As Eurogamer reports, the CMA has been scrutinising the $68.7bn deal for months now, to rule whether or not it would give Microsoft an unfair market advantage if it were to go through. However, despite the regulator’s decision, Microsoft hasn’t given up.
If the acquisition went through, Microsoft would own the Call of Duty IP, which has been making rival company Sony seriously concerned.
Microsoft president Brad Smith said: “We remain fully committed to this acquisition and will appeal. The CMA's decision rejects a pragmatic path to address competition concerns and discourages technology innovation and investment in the United Kingdom.

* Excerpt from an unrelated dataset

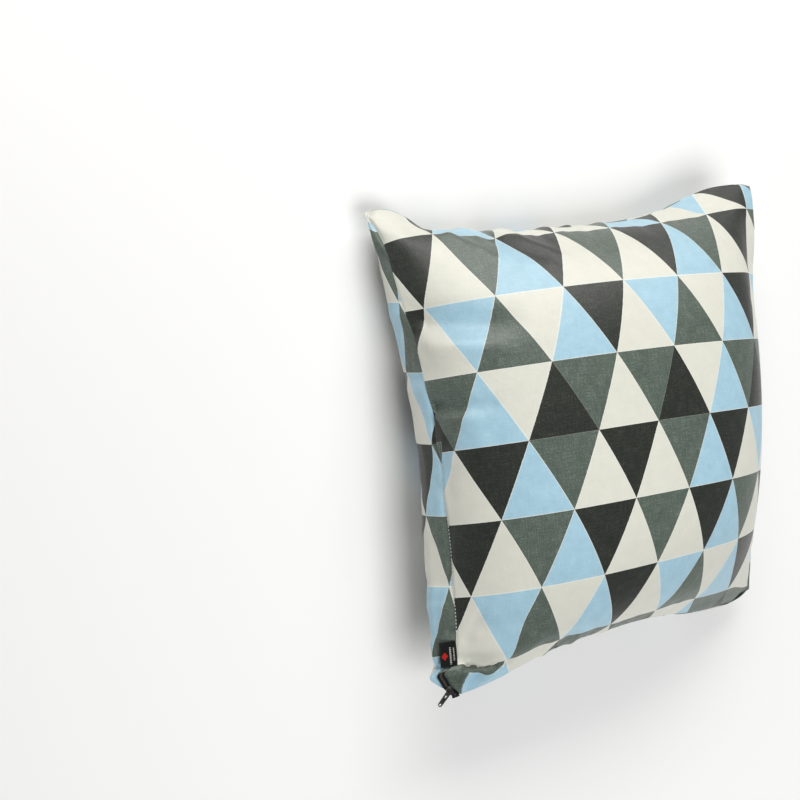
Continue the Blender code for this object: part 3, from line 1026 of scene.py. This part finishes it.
def addLabel():
    place, size = ownAxes("label")
    waveAlong, waveAcross, swing, lag = label["waves"]

    def labelPoint(share, over, side):
        rim = min(0.5 - abs(share - 0.5), 0.5 - abs(over - 0.5))
        rounded = min(1, math.sqrt(max(rim, 0) / label["rounding"] + 0.02))
        wave = math.sin(share * waveAlong + over * waveAcross) * math.cos(over * swing - lag)
        swell = side * label["thick"] / 2 * rounded * (0.75 + 0.25 * over)
        lift = label["lift"] + label["wave"] * wave + swell
        return place @ Vector(((share - 0.5) * size[0], (over - 0.5) * size[1], lift))

    mesh = bmesh.new()
    closedSheets(mesh, *label["grid"], labelPoint)
    material = wovenMaterial("blackWoven", label["ink"], label["selvedge"], place, size, label["rib"], label)
    addPiece("wovenLabel", mesh, material, "woven_label", "label")


addLabel()
print("label sewn in")


# Zip end: tape, teeth, slider and pull

metal = {
    "shader": {"Metallic": 0.85, "Specular IOR Level": 0.5},
    "black": (32, 32, 34),
    "bare": (176, 176, 172),  # where the black has worn off
    "wear": (0.5, 0.53, 9.0, 1.4),  # amount, the edge it begins at, sharpness, share of scratches
    "scratch": (900.0, 4.0, 0.65),  # scale, detail and roughness
    "scratchBump": (0.25, 0.0001),
    "roughness": (0.42, -0.12, 0.2),  # of the black, added by wear, added by scratches
}


def metalMaterial():
    finish = Finish("blackenedMetal", metal["shader"])
    scratch = finish.noise(finish.add("TexCoord", out=3), *metal["scratch"])
    edge = finish.add("NewGeometry", out=7)
    amount, start, sharpness, share = metal["wear"]
    worn = (((edge - start) * sharpness + (scratch - 0.5) * share) * amount).clamped()
    finish.set("Base Color", finish.mix(worn, paint(metal["black"]), paint(metal["bare"])))
    black, byWear, byScratch = metal["roughness"]
    finish.set("Roughness", worn * byWear + black + (scratch - 0.5) * byScratch)
    finish.set("Normal", finish.bump(scratch, *metal["scratchBump"]))
    return finish.material


def roundedBox(mesh, matrix, size, radius):
    made = bmesh.ops.create_cube(mesh, size=1, matrix=Matrix.Diagonal((*size, 1)))
    edges = list({edge for vertex in made["verts"] for edge in vertex.link_edges})
    result = bmesh.ops.bevel(mesh, geom=edges, offset=radius, segments=2, profile=0.5, affect="EDGES")
    places = set(result["verts"]) | {vertex for vertex in made["verts"] if vertex.is_valid}
    bmesh.ops.transform(mesh, matrix=matrix, verts=list(places))


tape = {
    "ink": (21, 21, 22),
    "edgeInk": (34, 34, 36),
    "rib": 0.0009,
    "from": -0.893,  # its ends, as places along the left side
    "to": -1.0,
    "length": 0.03,
    "beyond": 0.0015,  # how far it runs past the corner
    "onwards": (0.55, -0.80, -0.1),  # the way it runs there
    "width": 0.0074,
    "thick": 0.0007,
    "arch": 0.0006,
    "outwards": (-0.903, -0.154, -0.398),  # the way it leans out of the seam
    "facing": (-0.409, 0.038, 0.912),
    "stand": (0.0005, 0.0052),  # how far it stands off, at the seam and at its outer edge
    "grid": (24, 6),
}


def tapePoint(share, over, rise=0.0):
    # a point of the tape: along it from its top end, across it from the seam, and off its face
    v = tape["from"] + (tape["to"] - tape["from"]) * min(share, 1)
    seam, _ = onCloth(-1, v)
    seam += Vector(tape["outwards"]) * over * tape["width"]
    seam += Vector(tape["onwards"]) * max(share - 1, 0) * tape["length"]
    low, high = tape["stand"]
    arch = tape["arch"] * math.sin(math.pi * over)
    return seam + Vector(tape["facing"]) * (low + (high - low) * over + arch + rise)


def addTape(material):
    whole, thick = 1 + tape["beyond"] / tape["length"], tape["thick"]

    def sheetPoint(share, over, side):
        return tapePoint(share * whole, over, side * thick / 2)

    mesh = bmesh.new()
    closedSheets(mesh, *tape["grid"], sheetPoint)
    addPiece("zipTape", mesh, material, "zip_tape", "zip_tape")


teeth = {
    "ink": (88, 86, 82),
    "rib": 0.0004,
    "pitch": 0.00115,
    "at": 0.52,  # place across the tape
    "rise": 0.0006,
    "size": (0.62, 0.0017, 0.0009),  # length as a share of the pitch, width, height
    "stagger": 0.00035,
    "rounding": 0.00018,
}


def addTeeth(material):
    # small interlocking teeth along the tape's middle
    mesh = bmesh.new()
    length = (tapePoint(1, 0.5) - tapePoint(0, 0.5)).length
    count = int(length / teeth["pitch"])
    at, rise, (ofPitch, width, height) = teeth["at"], teeth["rise"], teeth["size"]
    for k in range(count):
        share = (k + 0.5) / count
        point = tapePoint(share, at, rise)
        along = (tapePoint(share + 0.02, at, rise) - point).normalized()
        side = (tapePoint(share, at + 0.1) - tapePoint(share, at)).normalized()
        out = side.cross(along).normalized()
        out = -out if out.dot(Vector(tape["facing"])) < 0 else out
        turn = Matrix((along, out.cross(along), out)).transposed().to_4x4()
        shift = Matrix.Translation((0, teeth["stagger"] * (1 if k % 2 else -1), 0))
        size = (length / count * ofPitch, width, height)
        roundedBox(mesh, Matrix.Translation(point) @ turn @ shift, size, teeth["rounding"])
    addPiece("zipTeeth", mesh, material, "zip_tape", "zip_coil")


slider = {
    "plates": ((0.30, 0.34), (-0.33, 0.30)),  # middle height and thickness, as shares of its height
    "segments": 28,
    "squareness": 0.32,
    "waist": (0.26, -0.35, 0.5),  # how narrow, and the places along that it grows between
    "taper": (0.94, 0.93),
    "bridge": (0.30, 0.34, 0.62),  # shares of its length, width and height
    "rounding": 0.0003,
}


def addSlider(material):
    # a waisted body of two plates with a bridge over the pull's end
    place, size = ownAxes("zip_slider")
    narrow, *ends = slider["waist"]
    mesh = bmesh.new()
    for rise, thick in slider["plates"]:
        made = bmesh.ops.create_circle(mesh, cap_ends=True, segments=slider["segments"], radius=0.5)
        face = made["verts"][0].link_faces[0]
        for vertex in made["verts"]:
            x, y = vertex.co.x, vertex.co.y
            square = max(abs(x), abs(y)) * 2
            fullness = 1 + slider["squareness"] * (1 / max(square, 0.3) - 1)
            waist = 1 - narrow * step(x, *ends)
            vertex.co = (x * fullness * size[0], y * fullness * waist * size[1], (rise - thick / 2) * size[2])
        grown = bmesh.ops.extrude_face_region(mesh, geom=[face])
        tops = [item for item in grown["geom"] if isinstance(item, bmesh.types.BMVert)]
        bmesh.ops.translate(mesh, verts=tops, vec=(0, 0, thick * size[2]))
        bmesh.ops.scale(mesh, verts=tops, vec=(*slider["taper"], 1))
    bridge = [share * whole for share, whole in zip(slider["bridge"], size)]
    roundedBox(mesh, Matrix(), bridge, slider["rounding"])
    bmesh.ops.transform(mesh, matrix=place, verts=mesh.verts)
    bmesh.ops.recalc_face_normals(mesh, faces=mesh.faces)
    addPiece("zipSliderBody", mesh, material, "black_metal", "zip_slider")


blackMetal = metalMaterial()
addTape(wovenMaterial("zipTapeWeave", tape["ink"], tape["edgeInk"], *ownAxes("zip_tape"), tape["rib"]))
addTeeth(wovenMaterial("zipCoilNylon", teeth["ink"], teeth["ink"], *ownAxes("zip_coil"), teeth["rib"]))
addSlider(blackMetal)
for slot in frame["nodes"]["zip_pull"].material_slots:
    slot.material = blackMetal
print("zip end made")


# Floor

floor = {
    "colour": (0.97, 0.97, 0.97),
    "size": 8.0,
    "drop": 0.0005,
    "shader": {"Roughness": 0.6},
}


def addFloor():
    ends = (-floor["size"] / 2, floor["size"] / 2)
    data = bpy.data.meshes.new("floor")
    data.from_pydata([(x, y, 0) for y in ends for x in ends], [], [(0, 1, 3, 2)])
    finish = Finish("paleFloor", floor["shader"])
    finish.set("Base Color", (*floor["colour"], 1))
    data.materials.append(finish.material)
    item = placed("floor", data)
    item.location.z = -floor["drop"]


addFloor()
print("floor laid")

print("finished")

“We have already signed contracts to make Activision Blizzard's popular games available on 150 million more devices, and we remain committed to reinforcing these agreements through regulatory remedies,” he continued. “We’re especially disappointed that after lengthy deliberations, this decision appears to reflect a flawed understanding of this market and the way the relevant cloud technology actually works.”
According to a press release published by the CMA, the regulators made their decision based on “concerns the deal would alter the future of the fast-growing cloud gaming market, leading to reduced innovation and less choice for UK gamers over the years to come”. It noted that Microsoft already accounts for around 60-70% of cloud gaming services across the world, and that evidence suggests that making Activision games exclusive to Microsoft’s cloud gaming service would be “commercially beneficial”.
“The deal would reinforce Microsoft’s advantage in the market by giving it control over important gaming content such as Call of Duty, Overwatch, and World of Warcraft,” the press release reads. “The evidence available to the CMA indicates that, absent the merger, Activision would start providing games via cloud platforms in the foreseeable future.”
The CMA also claimed that Microsoft’s proposal had several “shortcomings”, including the fact that it didn’t “sufficiently cover different cloud gaming service business models”, nor was it “sufficiently open to providers who might wish to offer versions of games on PC operating systems other than Windows”. Furthermore, the CMA added: “It would standardise the terms and conditions on which games are available, as opposed to them being determined by the dynamism and creativity of competition in the market, as would be expected in the absence of the merger.”
It remains to be seen if Microsoft’s appeal will be successful.